EXTRACTED INFORMATION ::
※ ※ ※

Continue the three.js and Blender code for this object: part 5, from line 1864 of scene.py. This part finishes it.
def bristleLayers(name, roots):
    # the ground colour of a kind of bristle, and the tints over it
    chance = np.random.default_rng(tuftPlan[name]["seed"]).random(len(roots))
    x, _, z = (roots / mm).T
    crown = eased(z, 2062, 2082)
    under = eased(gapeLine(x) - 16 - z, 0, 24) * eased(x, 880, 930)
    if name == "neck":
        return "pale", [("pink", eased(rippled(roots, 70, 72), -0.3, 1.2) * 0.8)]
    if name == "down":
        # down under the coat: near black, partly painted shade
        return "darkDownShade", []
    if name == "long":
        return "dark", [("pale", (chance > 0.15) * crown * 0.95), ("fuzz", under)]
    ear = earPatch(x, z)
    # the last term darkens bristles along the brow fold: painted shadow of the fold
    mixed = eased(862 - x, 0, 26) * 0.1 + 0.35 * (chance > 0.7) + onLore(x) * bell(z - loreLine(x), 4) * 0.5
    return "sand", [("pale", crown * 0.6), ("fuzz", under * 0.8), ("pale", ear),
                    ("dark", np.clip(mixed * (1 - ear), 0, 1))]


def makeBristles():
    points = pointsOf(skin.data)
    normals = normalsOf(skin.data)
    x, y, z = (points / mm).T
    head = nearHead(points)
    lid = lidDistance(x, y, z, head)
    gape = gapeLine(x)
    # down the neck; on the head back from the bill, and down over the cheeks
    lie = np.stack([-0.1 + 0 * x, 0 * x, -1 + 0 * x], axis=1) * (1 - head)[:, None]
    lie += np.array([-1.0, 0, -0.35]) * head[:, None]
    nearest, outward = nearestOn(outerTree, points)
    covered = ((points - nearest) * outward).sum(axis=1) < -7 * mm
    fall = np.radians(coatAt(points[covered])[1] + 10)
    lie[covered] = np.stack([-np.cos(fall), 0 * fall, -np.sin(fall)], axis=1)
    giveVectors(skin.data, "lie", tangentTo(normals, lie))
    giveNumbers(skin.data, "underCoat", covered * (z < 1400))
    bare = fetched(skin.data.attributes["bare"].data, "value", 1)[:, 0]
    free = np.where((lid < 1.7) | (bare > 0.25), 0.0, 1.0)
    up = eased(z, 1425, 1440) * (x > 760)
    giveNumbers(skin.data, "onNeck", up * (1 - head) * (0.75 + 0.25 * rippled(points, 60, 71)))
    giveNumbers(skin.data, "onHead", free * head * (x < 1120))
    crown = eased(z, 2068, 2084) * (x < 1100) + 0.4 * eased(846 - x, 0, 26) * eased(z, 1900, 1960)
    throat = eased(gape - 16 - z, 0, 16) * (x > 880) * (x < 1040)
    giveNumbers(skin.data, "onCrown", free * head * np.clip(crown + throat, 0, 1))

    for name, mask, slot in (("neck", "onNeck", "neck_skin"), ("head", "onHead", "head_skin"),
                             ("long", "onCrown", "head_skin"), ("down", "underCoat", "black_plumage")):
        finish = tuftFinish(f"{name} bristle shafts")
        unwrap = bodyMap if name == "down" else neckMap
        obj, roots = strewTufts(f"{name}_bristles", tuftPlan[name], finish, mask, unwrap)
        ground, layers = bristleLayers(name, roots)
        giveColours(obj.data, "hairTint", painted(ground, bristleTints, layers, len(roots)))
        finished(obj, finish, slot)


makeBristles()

※ ※ ※

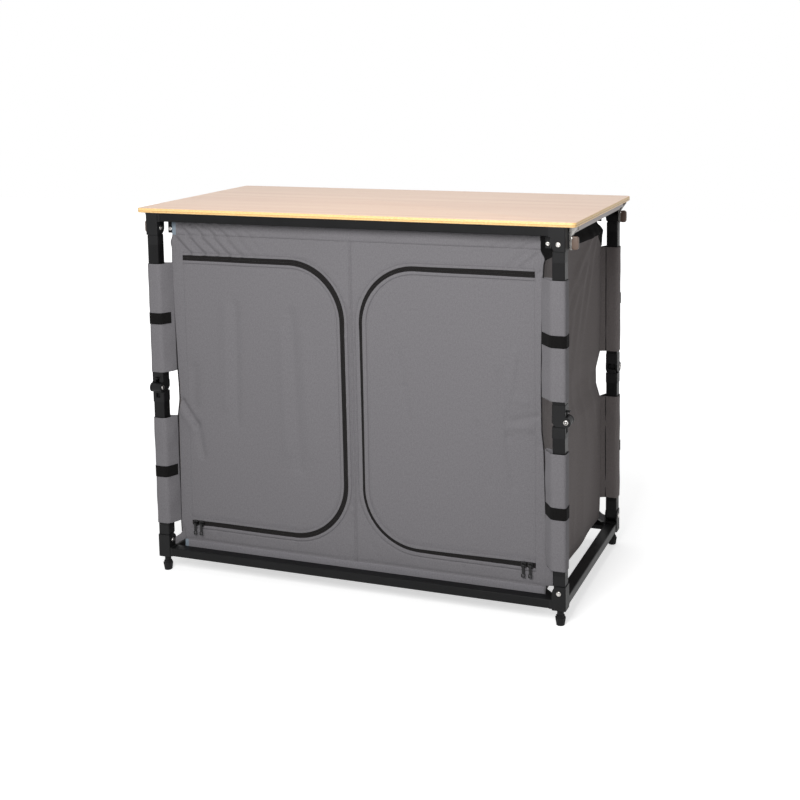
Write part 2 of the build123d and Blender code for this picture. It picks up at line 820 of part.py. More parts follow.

※ ※ ※

Look above for the line that contains "Continue the three.js". Starting there, transcribe every line exactly until you have copied the line that contains "ear), 0, 1))]".

Continue the three.js and Blender code for this object: part 5, from line 1864 of scene.py. This part finishes it.
def bristleLayers(name, roots):
    # the ground colour of a kind of bristle, and the tints over it
    chance = np.random.default_rng(tuftPlan[name]["seed"]).random(len(roots))
    x, _, z = (roots / mm).T
    crown = eased(z, 2062, 2082)
    under = eased(gapeLine(x) - 16 - z, 0, 24) * eased(x, 880, 930)
    if name == "neck":
        return "pale", [("pink", eased(rippled(roots, 70, 72), -0.3, 1.2) * 0.8)]
    if name == "down":
        # down under the coat: near black, partly painted shade
        return "darkDownShade", []
    if name == "long":
        return "dark", [("pale", (chance > 0.15) * crown * 0.95), ("fuzz", under)]
    ear = earPatch(x, z)
    # the last term darkens bristles along the brow fold: painted shadow of the fold
    mixed = eased(862 - x, 0, 26) * 0.1 + 0.35 * (chance > 0.7) + onLore(x) * bell(z - loreLine(x), 4) * 0.5
    return "sand", [("pale", crown * 0.6), ("fuzz", under * 0.8), ("pale", ear),
                    ("dark", np.clip(mixed * (1 - ear), 0, 1))]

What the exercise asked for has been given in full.